L’Homme, une espèce déboussolée – anthropologie générale à l’âge de l’écologie

François Flahault, Fayard, 2018

À quoi mesurer l’excès de prétention ? Le décalage entre l’ambition annoncée, au risque du ridicule, et la qualité de la production intellectuelle ? (Mais comment mesurer une telle qualité ? En racontant le travail de l’auteur ?) Quels sont les indices qui me font repérer toutes les limites de l’intérêt d’un tel livre ? Indices externes : l’éditeur (pas trop dans le créneau universitaire), le préfacier (pas trop dans mes références, neuropsychologue), l’écho (faible) obtenu dans la presse. Indices internes : l’aplomb, jusqu’à l’arrogance, de celui qui a tout compris ce que personne n’avait compris avant lui, qui délivre ses lumières universelles, fort de ses études, de son érudition ; des contradictions internes (là, c’est plus compliqué) :

  • la prétention à aller jusqu’au bout du matérialisme, tout en prétendant renouveler la conception commune de « l’Homme » par la force seule d’un seul le livre, par la puissance (forcément limitée, quoi qu’il dise) du raisonnement de son auteur ;
  • l’abus du langage, c’est-à-dire le manque de rigueur dans l’emploi des mots (sous prétexte de vulgariser, j’imagine, puisqu’il s’agit de renouveler la conception ordinaire de l’homme du social, d’atteindre le quidam). Page 31 : « le cerveau de l’Homo sapiens n’est pas seulement une partie de son corps : c’est une éponge imprégnée de son milieu de vie. Le cerveau de l’Homo sapiens se construit et acquiert ses capacités en étant, en quelque sorte, colonisé par son milieu de vie – mais ce processus n’est pas subi par le cerveau : celui-ci y participe très activement. »
  • L’abus de langage, au sens de la logorrhée : enchainer les idées, les citations, les affirmations, du coq à l’âme, sans jamais prendre le temps de les discuter vraiment.
  • Sous prétexte d’accessibilité, conjuguer simplisme (opposé de « paradigme ») et complexité (en multipliant les références).

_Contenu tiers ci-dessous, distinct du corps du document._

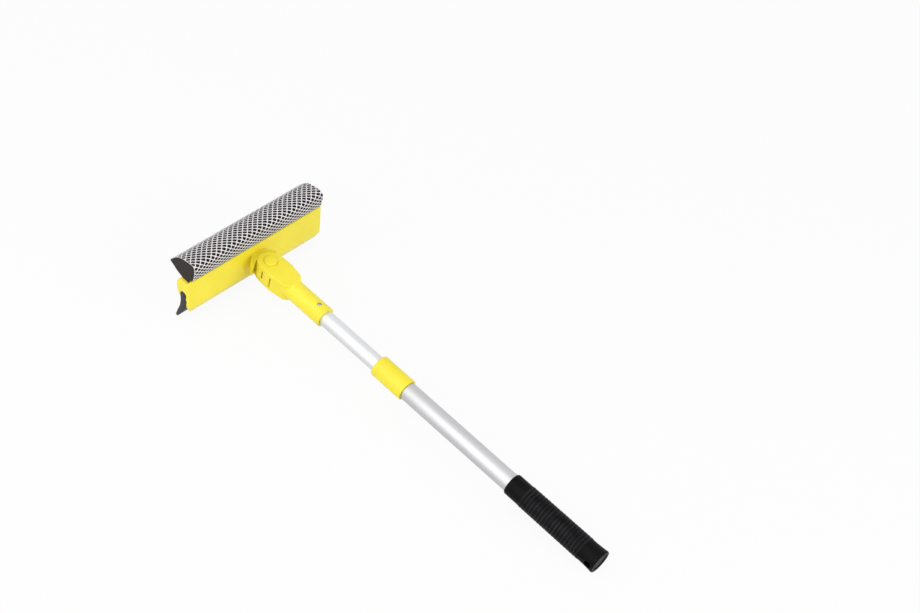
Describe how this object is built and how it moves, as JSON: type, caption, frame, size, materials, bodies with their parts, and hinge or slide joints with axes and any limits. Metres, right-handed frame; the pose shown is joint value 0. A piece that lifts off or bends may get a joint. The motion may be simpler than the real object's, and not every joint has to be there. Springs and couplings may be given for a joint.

Page 39. « Peut-on dire que « il n’y a pas de nature humaine » ? Oui, si l’on admet par là qu’il n’y a pas eu naissance de l’homme (sans H !) faisant de lui un être bon ou méchant, égoïste ou altruiste par nature. Non, si l’on veut dire que l’homme a le pouvoir prométhéen de se faire lui-même. Car il y a bien une nature humaine au sens où l’homme existe nécessairement dans et par un milieu de vie (à commencer par son propre corps). » De quoi vacciner contre l’arrogance intellectuelle ? Elle m’apparait ici crument : peut-être s’en méfier dans d’autres cas ? Écouter ce qui se dit, le plus sérieusement possible, pour ne pas se laisser emporter par le propos. Un critère : ce qui me stimule, me fait cogiter, m’envoie sur de nouveaux chemins, des concepts que je peux m’approprier ; ce qui me fait réagir, me braque, me déplait.